François Baby (4 October 1733 – 6 October 1820) was a fur trader and political figure in what was called New France, early Quebec, and Lower Canada. Born in Montreal, he was part of an ethnic French family that had been fur trading in New France since the late 17th century.

==Biography==
Baby was born in 1733 in Montreal to a family of fur traders. His father, and grandfather Jacques Babie, had been successful in the business. His eldest brother Jacques and other family members were active in the same business.

After completing formal education at the Jesuit college at Quebec, he joined his brothers Jacques and Antoine in a fur trading business they called Baby Frères. His two brothers conducted the field operations, while François ran the Montreal operation, importing trade goods and exporting furs and dealing with their contacts in France.

Baby was appointed to the Legislative Council for the Province of Quebec in 1778 by Governor Haldimand. He appointed Baby as part of his unconstitutional privy council around that time. (This appointment placed Baby on the Legislative Council of Lower Canada when it was formed in 1792.) Joining the governing class meant that Baby had less time to spend on commercial activities.

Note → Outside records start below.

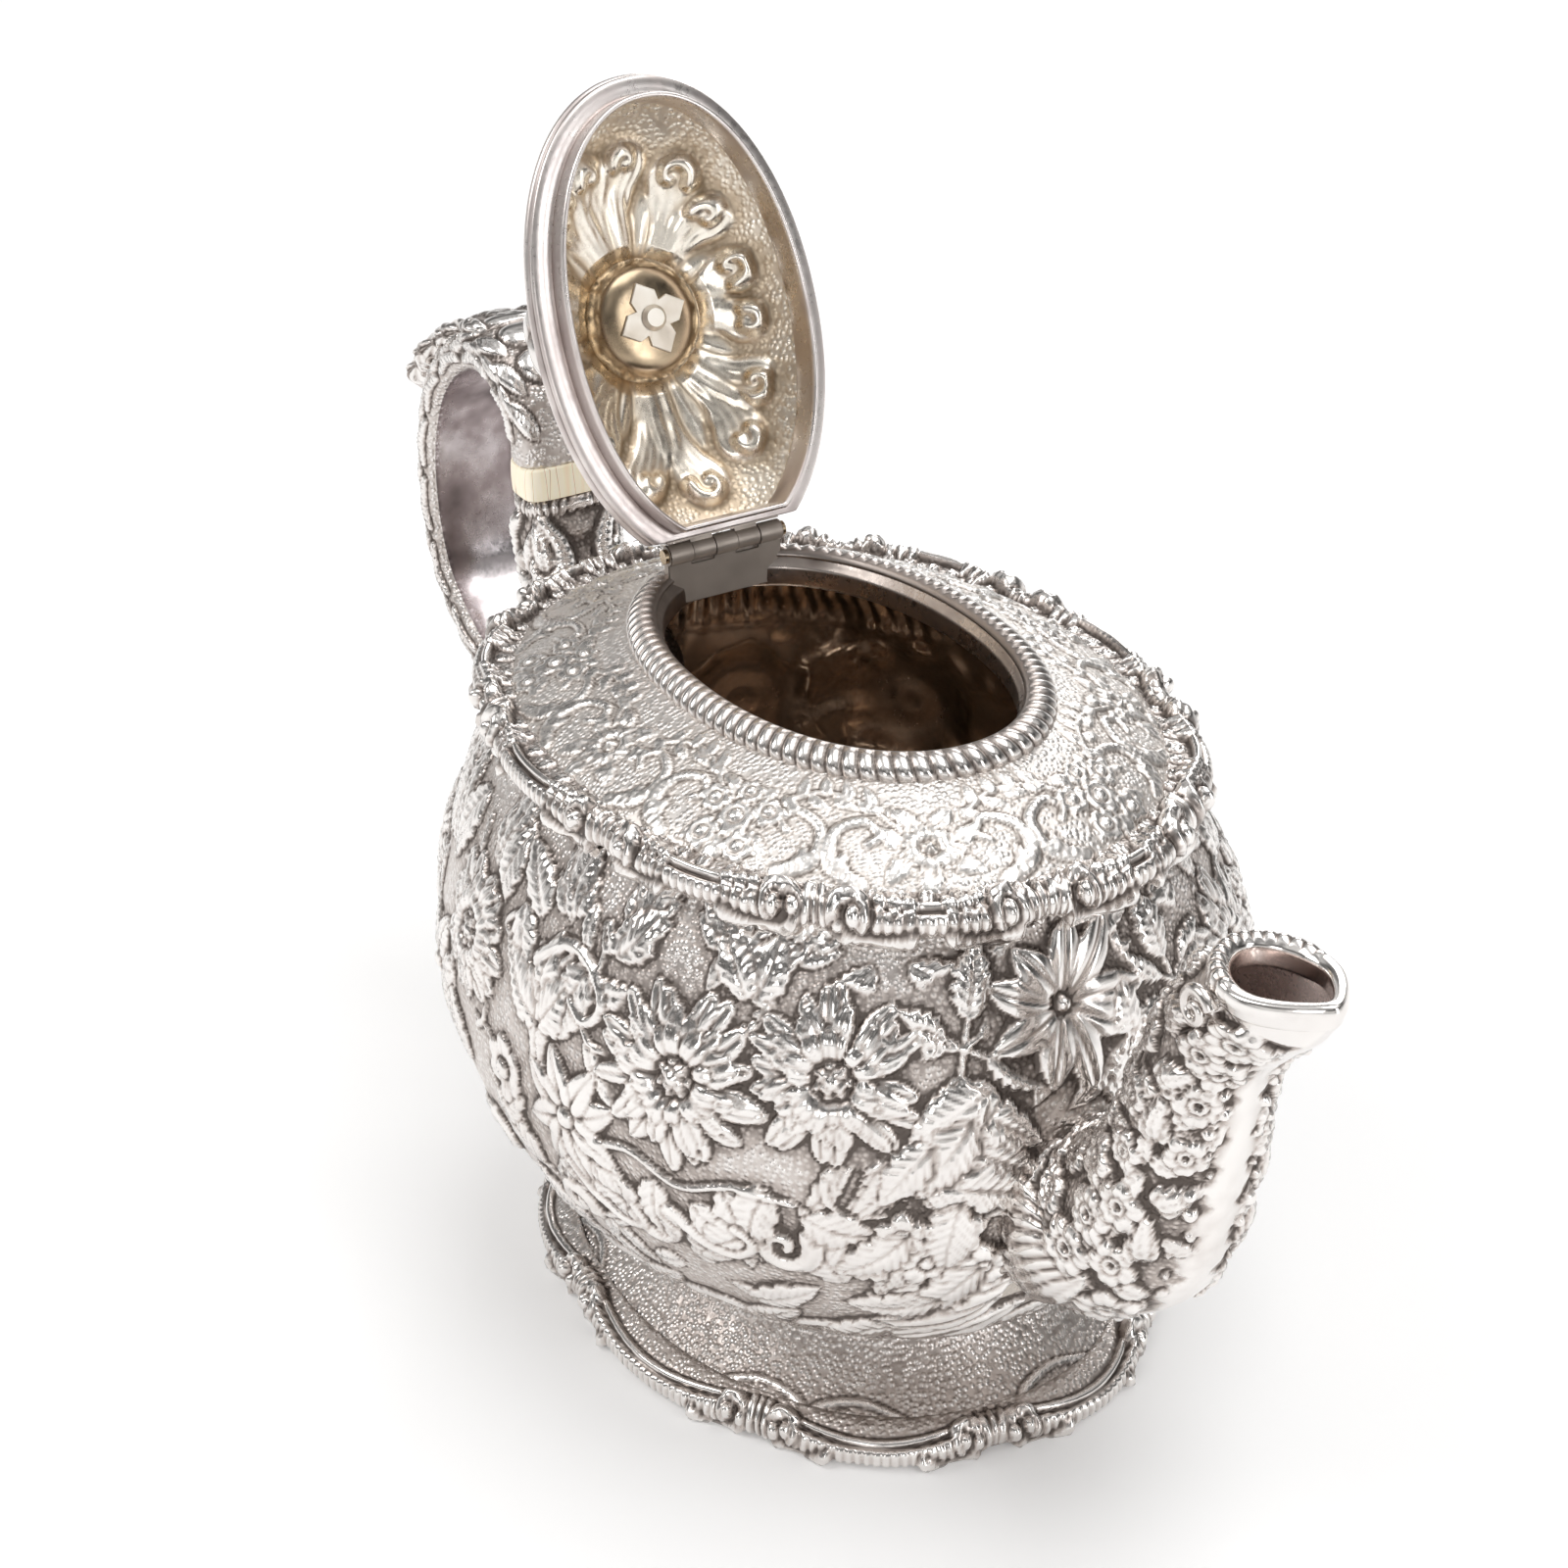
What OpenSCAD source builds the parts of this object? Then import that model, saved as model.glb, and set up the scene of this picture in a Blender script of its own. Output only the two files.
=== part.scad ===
// Silver repousse teapot: an oval, bulging pot on a flared foot, with a domed shoulder,
// a swan-neck spout, a scrolled handle held off the pot by two ivory insulators,
// and a domed lid on a five-knuckle hinge. The lid is drawn open, resting on its stop.
// Millimetres. +X towards the spout, +Z up, origin at the centre of the foot's resting plane.

/* [Pot] */
// Half length of the belly along the pot
belly_a = 79.6; // [72:0.5:92]
// Half width of the belly across the pot
belly_b = 64.2; // [58:0.5:75]
// Height of the widest part of the belly
belly_z = 60; // [50:1:70]
// Thickness of the raised sheet
sheet = 1.3; // [0.8:0.1:2]
// Roundness of the oval plan (2 is an ellipse)
oval = 2.1; // [2:0.05:2.6]

/* [Mouth] */
// Half length of the mouth's clear opening
mouth_a = 40; // [34:0.5:46]
// Half width of the mouth's clear opening
mouth_b = 23.6; // [20:0.5:28]
// Shift of the mouth and lid towards the spout
mouth_cx = 2.7; // [0:0.1:6]
// Height of the mouth's inner edge
mouth_z = 119.2; // [110:0.2:126]

/* [Lid] */
// Lid angle above closed, as drawn
lid_open = 112; // [0:1:112]
// Half length of the lid rim
lid_a = 41.9; // [36:0.1:48]
// Half width of the lid rim
lid_b = 26.5; // [22:0.1:30]
// Height of the lid dome's crown above its rim
lid_rise = 18; // [10:0.5:26]

/* [Hinge] */
// Hinge axis along X
hinge_x = -35.7; // [-40:0.1:-30]
// Hinge axis height
hinge_z = 125.8; // [120:0.1:130]
// Half length of the barrel
hinge_half = 10.8; // [8:0.1:13]
// Outer radius of the knuckles
knuckle_r = 1.7; // [1.3:0.05:2.4]
// Radius of the hinge pin
pin_r = 0.8; // [0.5:0.05:1.1]
// Radial clearance between the pin and the knuckles
pin_gap = 0.05; // [0.02:0.01:0.1]

/* [Foot] */
// Half length of the foot's skirt at the floor
foot_a = 61.4; // [54:0.5:70]
// Half width of the foot's skirt at the floor
foot_b = 46.9; // [42:0.5:56]
// Height of the foot's neck
neck_z = 17; // [10:0.5:22]

/* [Handle and spout] */
// Half width of the handle strap
grip_w = 10; // [7:0.25:13]
// Half thickness of the handle strap
grip_h = 4.2; // [3:0.1:6]
// Thickness of the upper insulator
ins_t = 6.4; // [4:0.1:8]
// Wall of the spout
spout_t = 1.5; // [1:0.1:2.5]

/* [Hidden] */

silver = [0.86, 0.85, 0.83];
worn = [0.74, 0.72, 0.69];
ivory = [0.90, 0.84, 0.66];
gilt = [0.62, 0.54, 0.42];

NB = 72;               // steps round the big ovals
hub_x = 4.1;           // finial axis
cut_x = -33.2;         // straight hinge end of the lid

function sgn(v) = v < 0 ? -1 : 1;
function se(v, n) = sgn(v) * pow(abs(v), 2 / n);
// One oval ring: p = [half length, half width, z, centre x, least x]
function ring(p, N, n = oval) = [for (i = [0:N - 1]) let (t = i * 360 / N)
    [max((len(p) > 4 ? p[4] : -999), (len(p) > 3 ? p[3] : 0) + p[0] * se(cos(t), n)), p[1] * se(sin(t), n), p[2]]];
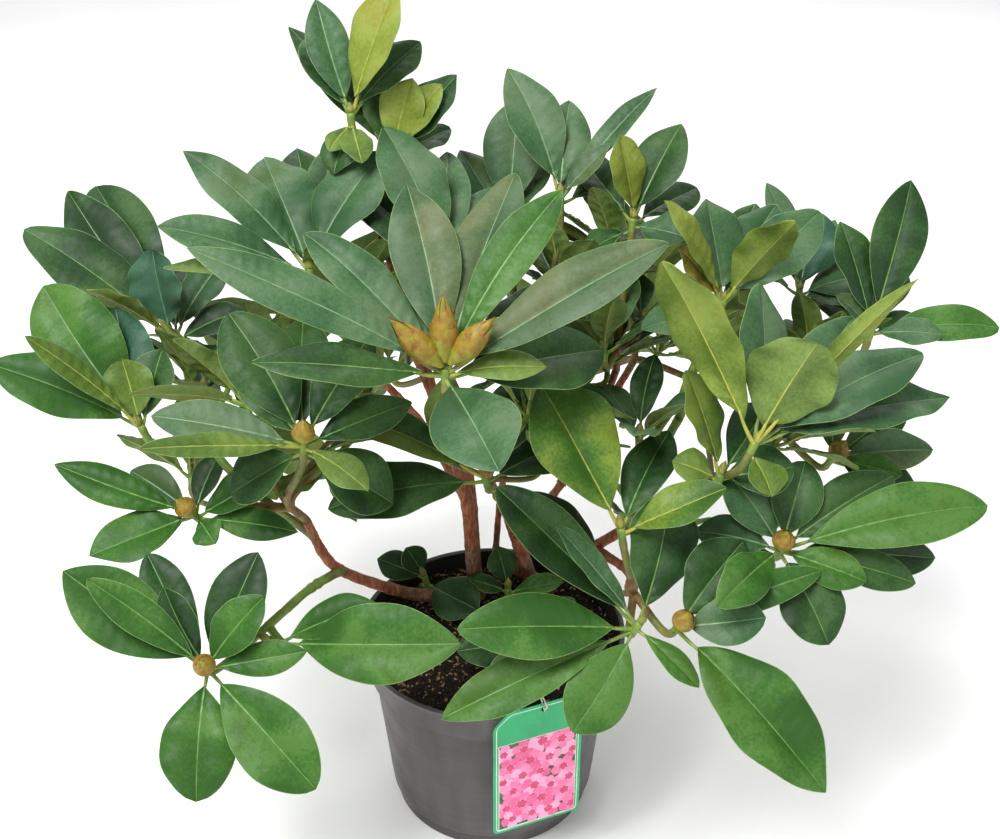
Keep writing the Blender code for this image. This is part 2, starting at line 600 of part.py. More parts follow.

In 1786, he had married Marie-Anne Tarieu, the daughter of seigneur Charles-François Tarieu de La Naudière.

He suffered from ill health later in life and became less active in politics. Baby died at Quebec City in 1820.

His son Charles-François-Xavier later served as a member of the Legislative Council of the Province of Canada. His daughter Monique-Ursule married Thomas Ainslie Young, a member of the legislative assembly.